I always feel like a knife has gone through my heart every time I hear, read, or see a mom saying those words.  This is the first time I have ever posted anything but I want to post this in hopes you will find it some time in the future and that it might help you feel like you are not alone.  I lost my son, Burke, almost 7  months ago.  My daughter and I found him dead in his room after overdosing on xanax he had purchased from a darknet drug market.  We have realized that the trauma of finding him dead in his room at home, as well as the fact that my husband and I still live in our home, just makes the whole grieving process harder and more lengthy.   When I read your post, I thought that you might be suffering in this way.  I think a feeling of isolation is one of the hardest things to overcome after losing a child.  The root cause of my feeling like the world is moving on without me has something to do with guilt.  The guilt is just worse for some people who lose kids because the mythology is that parents can control everything in the universe and, therefore, these tragedies can be prevented.  I just read a post where the mom was saying "if I hadn't bought that truck."  Believe me, in the time Burke had moved back home with us before his death, I did everything I could do within the context of the information that I had, to keep him safe.  Im sure you did the same.  He was 23 and I was driving him to and from college everyday to try and protect him from the bad people in his world.  A day or two after we found him I told my husband, "If I had taken that door off the hinges he would still be alive!"

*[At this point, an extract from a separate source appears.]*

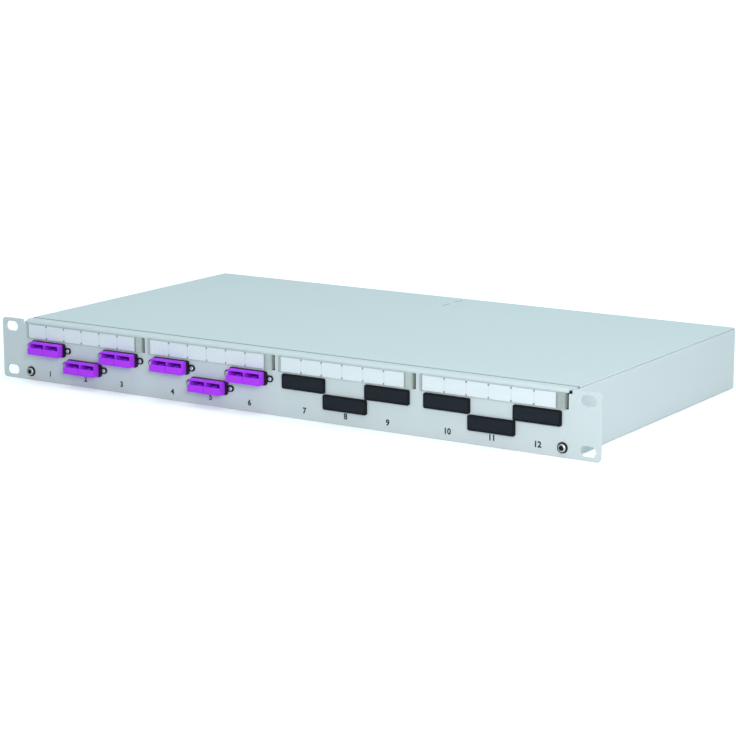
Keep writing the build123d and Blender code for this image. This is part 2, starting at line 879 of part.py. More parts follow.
def earth_stud():
    """stud for the earth lead: thread outside, hexagon collar on the wall, thinner shank through it"""
    collar_back = wall_back + earth_collar
    collar = RegularPolygon(earth_hex / 2, 6, major_radius=False)
    stud = upright(collar, earth_x, earth_rise, wall_back, collar_back)
    stud += rod(earth_radius, earth_x, earth_rise, collar_back - bite, collar_back + earth_length)
    shank_front = wall_back - tray_sheet - earth_nut_height - bite
    return stud + pin(earth_shank, earth_x, earth_rise, shank_front, wall_back + bite)


def earth_nut():
    """flanged nut inside the wall that holds the earth stud"""
    inside = wall_back - tray_sheet
    bore = RegularPolygon(earth_shank + screw_fit, pin_side_count)
    hexagon = RegularPolygon(earth_nut_hex / 2, 6, major_radius=False) - bore
    nut = upright(hexagon, earth_x, earth_rise, inside - earth_nut_height, inside)
    flange = Circle(earth_flange_radius) - bore
    return nut + upright(flange, earth_x, earth_rise, inside - earth_flange, inside)


export("front_plate", front_plate())
export("tray", tray())
export("top_cover", top_cover())
export("latch_spring", latch_spring())
for number, (x, z) in enumerate(ports, start=1):
    if number <= fitted_ports:
        export(f"adapter_{number}", adapter(x, z))
        export(f"adapter_frame_{number}", adapter_frame(x, z))
        export(f"dust_cap_{number}_left", dust_cap(x, z, -1))
        export(f"dust_cap_{number}_right", dust_cap(x, z, 1))
    else:
        export(f"blanking_plug_{number}", blanking_plug(x, z))
export("adapter_screws", adapter_screws())
export("back_caps", back_caps())
for number, start in enumerate(label_starts, start=1):
    export(f"label_holder_{number}", label_holder(start))
    export(f"label_strip_{number}", label_strip(start))
export("front_screws", Compound([front_screw(x) for x in (-front_screw_x, front_screw_x)]))
export("screw_washers", Compound([screw_washer(x) for x in (-front_screw_x, front_screw_x)]))
export("splice_cassette", cassette())
export("cassette_lid", cassette_lid())
export("splice_comb", splice_comb())
export("cassette_stud", cassette_stud())
export("cassette_nut", cassette_nut())
export("guide_rings", guide_rings())
export("relief_bars", Compound([relief_bar(x) for x in relief_places()]))
export("gland_bodies", Compound([gland_body(x) for x in gland_places()]))
export("gland_seals", Compound([gland_seal(x) for x in gland_places()]))
export("gland_nuts", Compound([gland_nut(x) for x in gland_places()]))
export("gland_locknuts", Compound([gland_locknut(x) for x in gland_places()]))
export("blind_plugs", Compound([blind_plug(x) for x in entry_places()[1:-1]]))
export("earth_stud", earth_stud())
export("earth_nut", earth_nut())
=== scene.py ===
import bmesh
import bpy
import json
import math
import numpy as np
from mathutils import Matrix, Vector


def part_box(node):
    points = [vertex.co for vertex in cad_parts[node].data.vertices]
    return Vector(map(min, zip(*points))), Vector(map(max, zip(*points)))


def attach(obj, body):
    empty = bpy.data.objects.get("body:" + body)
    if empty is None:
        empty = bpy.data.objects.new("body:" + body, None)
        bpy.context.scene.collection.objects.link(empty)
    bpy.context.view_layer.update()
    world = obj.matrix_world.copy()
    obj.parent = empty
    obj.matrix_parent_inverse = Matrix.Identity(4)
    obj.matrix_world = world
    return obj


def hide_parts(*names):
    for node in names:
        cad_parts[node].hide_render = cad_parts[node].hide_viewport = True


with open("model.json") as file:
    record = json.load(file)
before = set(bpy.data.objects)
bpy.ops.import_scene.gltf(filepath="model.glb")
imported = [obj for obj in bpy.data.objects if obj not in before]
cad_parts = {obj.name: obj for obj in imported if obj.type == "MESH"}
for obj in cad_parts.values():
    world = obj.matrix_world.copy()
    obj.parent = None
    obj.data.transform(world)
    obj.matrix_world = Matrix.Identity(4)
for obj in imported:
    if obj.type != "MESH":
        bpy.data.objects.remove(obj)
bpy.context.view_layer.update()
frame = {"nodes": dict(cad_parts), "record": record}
nodes = frame["nodes"]
mm = 0.001

# Places read from the frame: the plate's front face, the mid places of the ports and the wall at the back
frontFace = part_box("front_plate")[0].y
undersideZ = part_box("tray")[0].z
fittedPorts = range(1, 7)
blankPorts = range(7, 13)
capNames = [f"dust_cap_{port}_{side}" for port in fittedPorts for side in ("left", "right")]


def middleOf(node):
    low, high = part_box(node)
    return (low + high) / 2


def newObject(name, data):
    made = bpy.data.objects.new(name, data)
    bpy.context.scene.collection.objects.link(made)
    return made


# Camera: where the photo was taken from, fitted to the rack slots, ears, printed numbers and housing corners
cameraSettings = {
    "place": (0.8472, -1.1899, 0.3134),
    "yaw": -33.096,
    "pitch": -11.733,
    "roll": -0.165,
    "focalPixels": 2245.3,
    "imagePixels": 736.0,
    "sensor": 36.0,
    "nearest": 0.01,
    "farthest": 60.0,
}


# Camera axes: forward from yaw and pitch, right level with the ground, both turned by the roll
def makeCamera(settings):
    yaw = math.radians(settings["yaw"])
    pitch = math.radians(settings["pitch"])
    roll = math.radians(settings["roll"])
    forward = Vector((math.sin(yaw) * math.cos(pitch), math.cos(yaw) * math.cos(pitch), math.sin(pitch)))
    right = Vector((math.cos(yaw), -math.sin(yaw), 0.0))
    up = right.cross(forward)
    rolledRight = right * math.cos(roll) + up * math.sin(roll)
    rolledUp = up * math.cos(roll) - right * math.sin(roll)
    data = bpy.data.cameras.new("camera")
    data.sensor_width = settings["sensor"]
    data.lens = settings["focalPixels"] / settings["imagePixels"] * settings["sensor"]
    data.clip_start = settings["nearest"]
    data.clip_end = settings["farthest"]
    camera = newObject("camera", data)
    axes = Matrix((rolledRight, rolledUp, -forward)).transposed()
    camera.matrix_world = Matrix.Translation(settings["place"]) @ axes.to_4x4()
    bpy.context.scene.camera = camera


makeCamera(cameraSettings)
print("camera placed")


# Shader maths: a wire is a socket that can be added, multiplied and so on, and each sum becomes a Math node
class Wire:
    def __init__(self, network, socket):
        self.network = network
        self.socket = socket

    def math(self, operation, first, second):
        return self.network.node("ShaderNodeMath", {"operation": operation}, {0: first, 1: second})

    def __add__(self, other):
        return self.math("ADD", self, other)

    def __sub__(self, other):
        return self.math("SUBTRACT", self, other)

    def __rsub__(self, other):
        return self.math("SUBTRACT", other, self)

    def __mul__(self, other):
        return self.math("MULTIPLY", self, other)

    def __truediv__(self, other):
        return self.math("DIVIDE", self, other)

    def __rtruediv__(self, other):
        return self.math("DIVIDE", other, self)

    def __lt__(self, other):
        return self.math("LESS_THAN", self, other)

    def __gt__(self, other):
        return self.math("GREATER_THAN", self, other)

    __radd__ = __add__
    __rmul__ = __mul__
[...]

Now I think back on that and realize how distorted my grasp on reality had become.  I was walking on eggshells with my son trying to keep him alive.  I would have done anything, including die myself, to save him.  Unfortunately, we are never given every piece of truthful information to act on in these situations.  The last night of Burke's life, a "friend" picked him up early from school, drove him to the ups store where he picked up the drugs that would later kill him from a p o box.  I have read so many similar stories.  I still spend a good part of the day thinking about Burke.  I find the most comfort in talking to other Mom's who have been through this nightmare too.  So many of them say that you never completely get over this horrible thing that has happened.  Its just the worst thing a parent can endure.  But, they also say, that over time, the horrible raw pain subsides and moving past that event in your life becomes easier.  I am anxiously awaiting that time.  I hope you are doing better now.